» Written problem
Please copy all the lines that follow, word for word.

» Entries from a dataset
+++
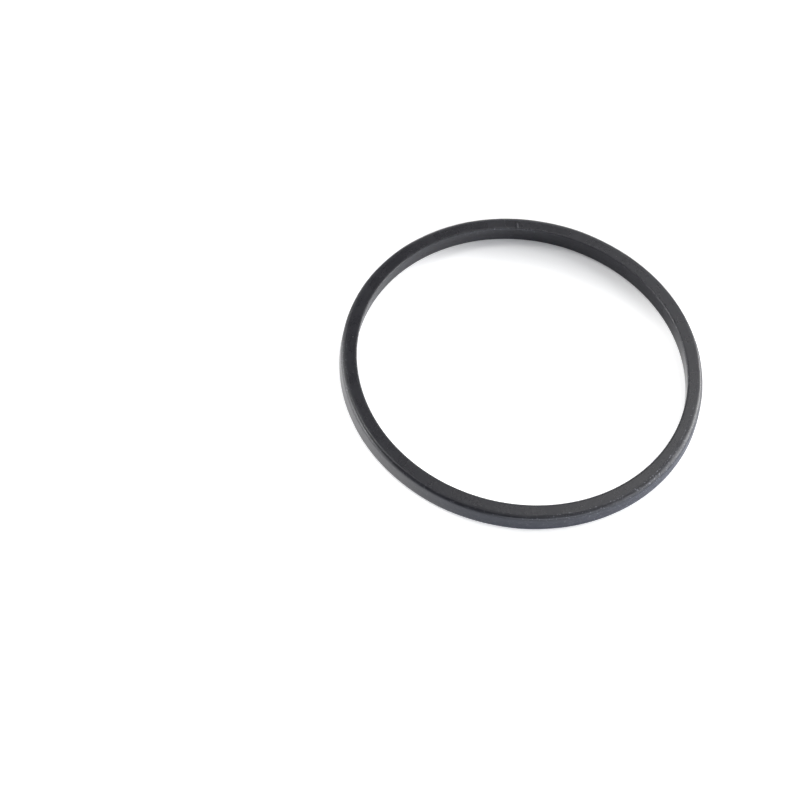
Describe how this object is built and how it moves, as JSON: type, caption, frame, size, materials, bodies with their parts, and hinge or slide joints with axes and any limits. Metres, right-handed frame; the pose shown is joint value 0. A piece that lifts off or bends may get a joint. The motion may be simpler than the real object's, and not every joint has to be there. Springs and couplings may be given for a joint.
{
  "type": "bearing seal",
  "caption": "Thin one-piece rubber ring of upright section with well rounded outer edges, which seals round the outside of a ball bearing.",
  "frame": {"origin": "centre of the ring on its lower face, so the ring lies flat on Z = 0", "axes": "+Z along the ring's axis, up through the bore; the ring is the same all round, so X and Y are free"},
  "size_m": [0.05, 0.05, 0.0027],
  "materials": {
    "seal_rubber": "satin black moulded rubber with a fine grain"
  },
  "bodies": {
    "root": {"seal_ring": "seal_rubber"}
  },
  "joints": []
}
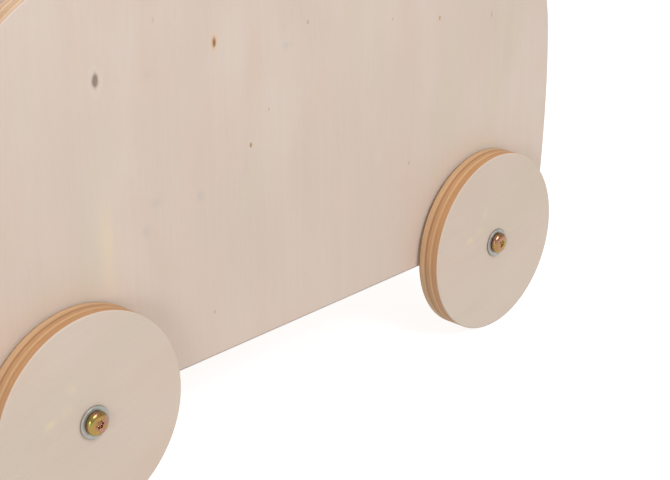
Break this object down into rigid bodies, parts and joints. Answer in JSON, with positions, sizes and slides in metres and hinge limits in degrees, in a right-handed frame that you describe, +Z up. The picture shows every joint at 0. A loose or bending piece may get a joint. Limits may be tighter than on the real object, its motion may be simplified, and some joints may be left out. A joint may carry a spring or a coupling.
{
  "type": "toy wagon",
  "caption": "Plywood toy wagon: tall bowed sides with rounded top corners, an open box between them, disc wheels outside, and a hinged wooden pull handle at the front.",
  "frame": {"origin": "on the floor, in the middle of the wagon's whole length and width", "axes": "+Z up, -X towards the front, where the pull handle is, -Y towards the wagon's left side"},
  "size_m": [0.5896, 0.3832, 0.5649],
  "materials": {
    "panel_plywood": "pale bare plywood with a thin matt seal, face grain upright on the sides",
    "wheel_plywood": "pale bare plywood discs, warm tan layers showing on the tread",
    "batten_wood": "planed softwood, uncoated",
    "beech": "sanded beech, satin oil",
    "yellow_zinc": "yellow chromated zinc plate, slightly iridescent",
    "bright_zinc": "dull bright zinc plate",
    "nylon": "natural nylon",
    "rubber": "matt black rubber"
  },
  "bodies": {
    "wagon_body": {"floor_panel": "panel_plywood", "front_axle_beam": "batten_wood", "front_left_axle_screw": "yellow_zinc", "front_left_corner_cleat": "batten_wood", "front_left_floor_screw": "bright_zinc", "front_left_outer_washer": "bright_zinc", "front_left_spacer_washer": "bright_zinc", "front_left_threaded_insert": "bright_zinc", "front_panel": "panel_plywood", "front_right_axle_screw": "yellow_zinc", "front_right_corner_cleat": "batten_wood", "front_right_floor_screw": "bright_zinc", "front_right_outer_washer": "bright_zinc", "front_right_spacer_washer": "bright_zinc", "front_right_threaded_insert": "bright_zinc", "handle_rest_pad": "rubber", "left_bracket_cheek": "beech", "left_floor_cleat": "batten_wood", "left_lower_bracket_screw": "bright_zinc", "left_pivot_spacer": "bright_zinc", "left_pivot_washer": "bright_zinc", "left_side_panel": "panel_plywood", "left_upper_bracket_screw": "bright_zinc", "pivot_bolt": "yellow_zinc", "pivot_nut": "bright_zinc", "rear_axle_beam": "batten_wood", "rear_left_axle_screw": "yellow_zinc", "rear_left_corner_cleat": "batten_wood", "rear_left_floor_screw": "bright_zinc", "rear_left_outer_washer": "bright_zinc", "rear_left_spacer_washer": "bright_zinc", "rear_left_threaded_insert": "bright_zinc", "rear_panel": "panel_plywood", "rear_right_axle_screw": "yellow_zinc", "rear_right_corner_cleat": "batten_wood", "rear_right_floor_screw": "bright_zinc", "rear_right_outer_washer": "bright_zinc", "rear_right_spacer_washer": "bright_zinc", "rear_right_threaded_insert": "bright_zinc", "right_bracket_cheek": "beech", "right_floor_cleat": "batten_wood", "right_lower_bracket_screw": "bright_zinc", "right_pivot_spacer": "bright_zinc", "right_pivot_washer": "bright_zinc", "right_side_panel": "panel_plywood", "right_upper_bracket_screw": "bright_zinc"},
    "pull_handle": {"drawbar": "beech", "grip": "beech", "grip_pin": "beech", "handle_bush": "nylon"},
    "wheel_front_left": {"front_left_wheel": "wheel_plywood", "front_left_wheel_bush": "nylon"},
    "wheel_front_right": {"front_right_wheel": "wheel_plywood", "front_right_wheel_bush": "nylon"},
    "wheel_rear_left": {"rear_left_wheel": "wheel_plywood", "rear_left_wheel_bush": "nylon"},
    "wheel_rear_right": {"rear_right_wheel": "wheel_plywood", "rear_right_wheel_bush": "nylon"}
  },
  "joints": [
    {"name": "handle_hinge", "type": "hinge", "parent": "wagon_body", "child": "pull_handle", "pos_m": [-0.2768, 0, 0.105], "axis": [0, -1, 0], "range_deg": [0, 104]},
    {"name": "front_left_wheel_spin", "type": "hinge", "parent": "wagon_body", "child": "wheel_front_left", "pos_m": [-0.1828, -0.1762, 0.07], "axis": [0, -1, 0], "continuous": true},
    {"name": "front_right_wheel_spin", "type": "hinge", "parent": "wagon_body", "child": "wheel_front_right", "pos_m": [-0.1828, 0.1762, 0.07], "axis": [0, -1, 0], "continuous": true},
    {"name": "rear_left_wheel_spin", "type": "hinge", "parent": "wagon_body", "child": "wheel_rear_left", "pos_m": [0.2092, -0.1762, 0.07], "axis": [0, -1, 0], "continuous": true},
    {"name": "rear_right_wheel_spin", "type": "hinge", "parent": "wagon_body", "child": "wheel_rear_right", "pos_m": [0.2092, 0.1762, 0.07], "axis": [0, -1, 0], "continuous": true}
  ]
}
+++
» Completed exercise
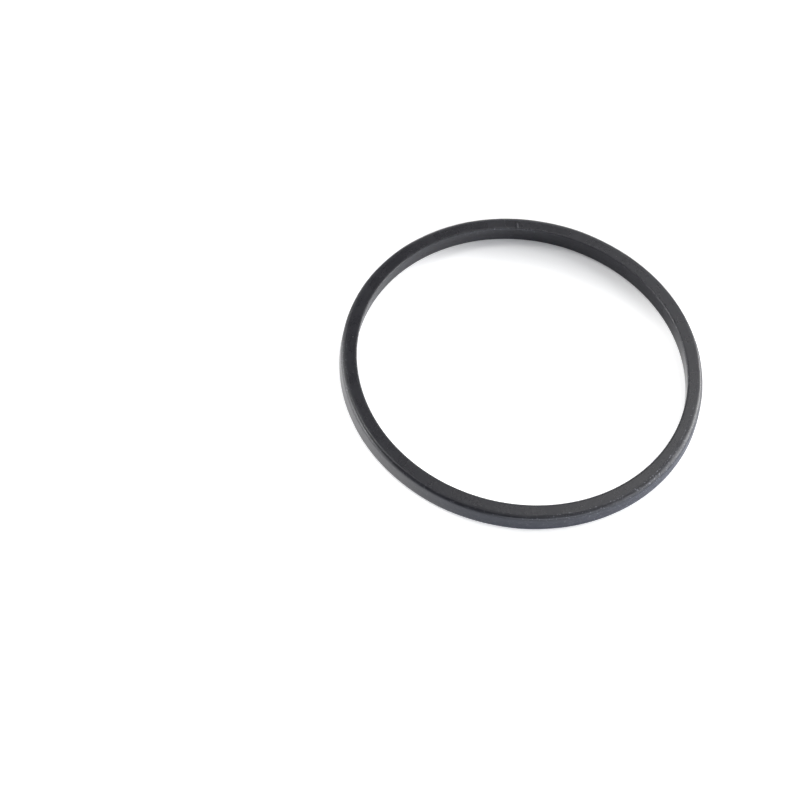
Describe how this object is built and how it moves, as JSON: type, caption, frame, size, materials, bodies with their parts, and hinge or slide joints with axes and any limits. Metres, right-handed frame; the pose shown is joint value 0. A piece that lifts off or bends may get a joint. The motion may be simpler than the real object's, and not every joint has to be there. Springs and couplings may be given for a joint.
{
  "type": "bearing seal",
  "caption": "Thin one-piece rubber ring of upright section with well rounded outer edges, which seals round the outside of a ball bearing.",
  "frame": {"origin": "centre of the ring on its lower face, so the ring lies flat on Z = 0", "axes": "+Z along the ring's axis, up through the bore; the ring is the same all round, so X and Y are free"},
  "size_m": [0.05, 0.05, 0.0027],
  "materials": {
    "seal_rubber": "satin black moulded rubber with a fine grain"
  },
  "bodies": {
    "root": {"seal_ring": "seal_rubber"}
  },
  "joints": []
}
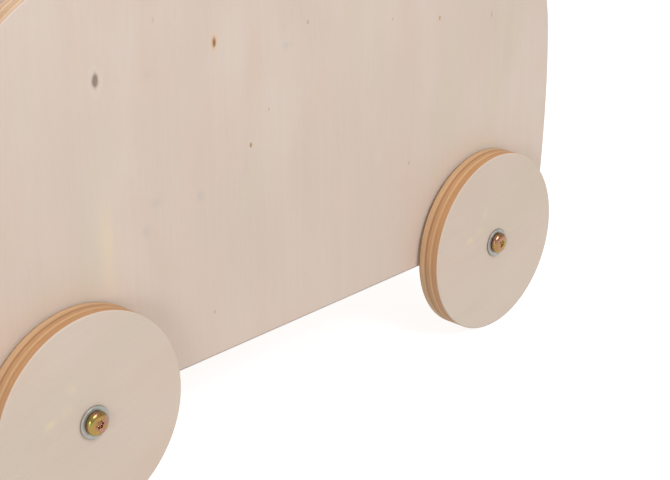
Break this object down into rigid bodies, parts and joints. Answer in JSON, with positions, sizes and slides in metres and hinge limits in degrees, in a right-handed frame that you describe, +Z up. The picture shows every joint at 0. A loose or bending piece may get a joint. Limits may be tighter than on the real object, its motion may be simplified, and some joints may be left out. A joint may carry a spring or a coupling.
{
  "type": "toy wagon",
  "caption": "Plywood toy wagon: tall bowed sides with rounded top corners, an open box between them, disc wheels outside, and a hinged wooden pull handle at the front.",
  "frame": {"origin": "on the floor, in the middle of the wagon's whole length and width", "axes": "+Z up, -X towards the front, where the pull handle is, -Y towards the wagon's left side"},
  "size_m": [0.5896, 0.3832, 0.5649],
  "materials": {
    "panel_plywood": "pale bare plywood with a thin matt seal, face grain upright on the sides",
    "wheel_plywood": "pale bare plywood discs, warm tan layers showing on the tread",
    "batten_wood": "planed softwood, uncoated",
    "beech": "sanded beech, satin oil",
    "yellow_zinc": "yellow chromated zinc plate, slightly iridescent",
    "bright_zinc": "dull bright zinc plate",
    "nylon": "natural nylon",
    "rubber": "matt black rubber"
  },
  "bodies": {
    "wagon_body": {"floor_panel": "panel_plywood", "front_axle_beam": "batten_wood", "front_left_axle_screw": "yellow_zinc", "front_left_corner_cleat": "batten_wood", "front_left_floor_screw": "bright_zinc", "front_left_outer_washer": "bright_zinc", "front_left_spacer_washer": "bright_zinc", "front_left_threaded_insert": "bright_zinc", "front_panel": "panel_plywood", "front_right_axle_screw": "yellow_zinc", "front_right_corner_cleat": "batten_wood", "front_right_floor_screw": "bright_zinc", "front_right_outer_washer": "bright_zinc", "front_right_spacer_washer": "bright_zinc", "front_right_threaded_insert": "bright_zinc", "handle_rest_pad": "rubber", "left_bracket_cheek": "beech", "left_floor_cleat": "batten_wood", "left_lower_bracket_screw": "bright_zinc", "left_pivot_spacer": "bright_zinc", "left_pivot_washer": "bright_zinc", "left_side_panel": "panel_plywood", "left_upper_bracket_screw": "bright_zinc", "pivot_bolt": "yellow_zinc", "pivot_nut": "bright_zinc", "rear_axle_beam": "batten_wood", "rear_left_axle_screw": "yellow_zinc", "rear_left_corner_cleat": "batten_wood", "rear_left_floor_screw": "bright_zinc", "rear_left_outer_washer": "bright_zinc", "rear_left_spacer_washer": "bright_zinc", "rear_left_threaded_insert": "bright_zinc", "rear_panel": "panel_plywood", "rear_right_axle_screw": "yellow_zinc", "rear_right_corner_cleat": "batten_wood", "rear_right_floor_screw": "bright_zinc", "rear_right_outer_washer": "bright_zinc", "rear_right_spacer_washer": "bright_zinc", "rear_right_threaded_insert": "bright_zinc", "right_bracket_cheek": "beech", "right_floor_cleat": "batten_wood", "right_lower_bracket_screw": "bright_zinc", "right_pivot_spacer": "bright_zinc", "right_pivot_washer": "bright_zinc", "right_side_panel": "panel_plywood", "right_upper_bracket_screw": "bright_zinc"},
    "pull_handle": {"drawbar": "beech", "grip": "beech", "grip_pin": "beech", "handle_bush": "nylon"},
    "wheel_front_left": {"front_left_wheel": "wheel_plywood", "front_left_wheel_bush": "nylon"},
    "wheel_front_right": {"front_right_wheel": "wheel_plywood", "front_right_wheel_bush": "nylon"},
    "wheel_rear_left": {"rear_left_wheel": "wheel_plywood", "rear_left_wheel_bush": "nylon"},
    "wheel_rear_right": {"rear_right_wheel": "wheel_plywood", "rear_right_wheel_bush": "nylon"}
  },
  "joints": [
    {"name": "handle_hinge", "type": "hinge", "parent": "wagon_body", "child": "pull_handle", "pos_m": [-0.2768, 0, 0.105], "axis": [0, -1, 0], "range_deg": [0, 104]},
    {"name": "front_left_wheel_spin", "type": "hinge", "parent": "wagon_body", "child": "wheel_front_left", "pos_m": [-0.1828, -0.1762, 0.07], "axis": [0, -1, 0], "continuous": true},
    {"name": "front_right_wheel_spin", "type": "hinge", "parent": "wagon_body", "child": "wheel_front_right", "pos_m": [-0.1828, 0.1762, 0.07], "axis": [0, -1, 0], "continuous": true},
    {"name": "rear_left_wheel_spin", "type": "hinge", "parent": "wagon_body", "child": "wheel_rear_left", "pos_m": [0.2092, -0.1762, 0.07], "axis": [0, -1, 0], "continuous": true},
    {"name": "rear_right_wheel_spin", "type": "hinge", "parent": "wagon_body", "child": "wheel_rear_right", "pos_m": [0.2092, 0.1762, 0.07], "axis": [0, -1, 0], "continuous": true}
  ]
}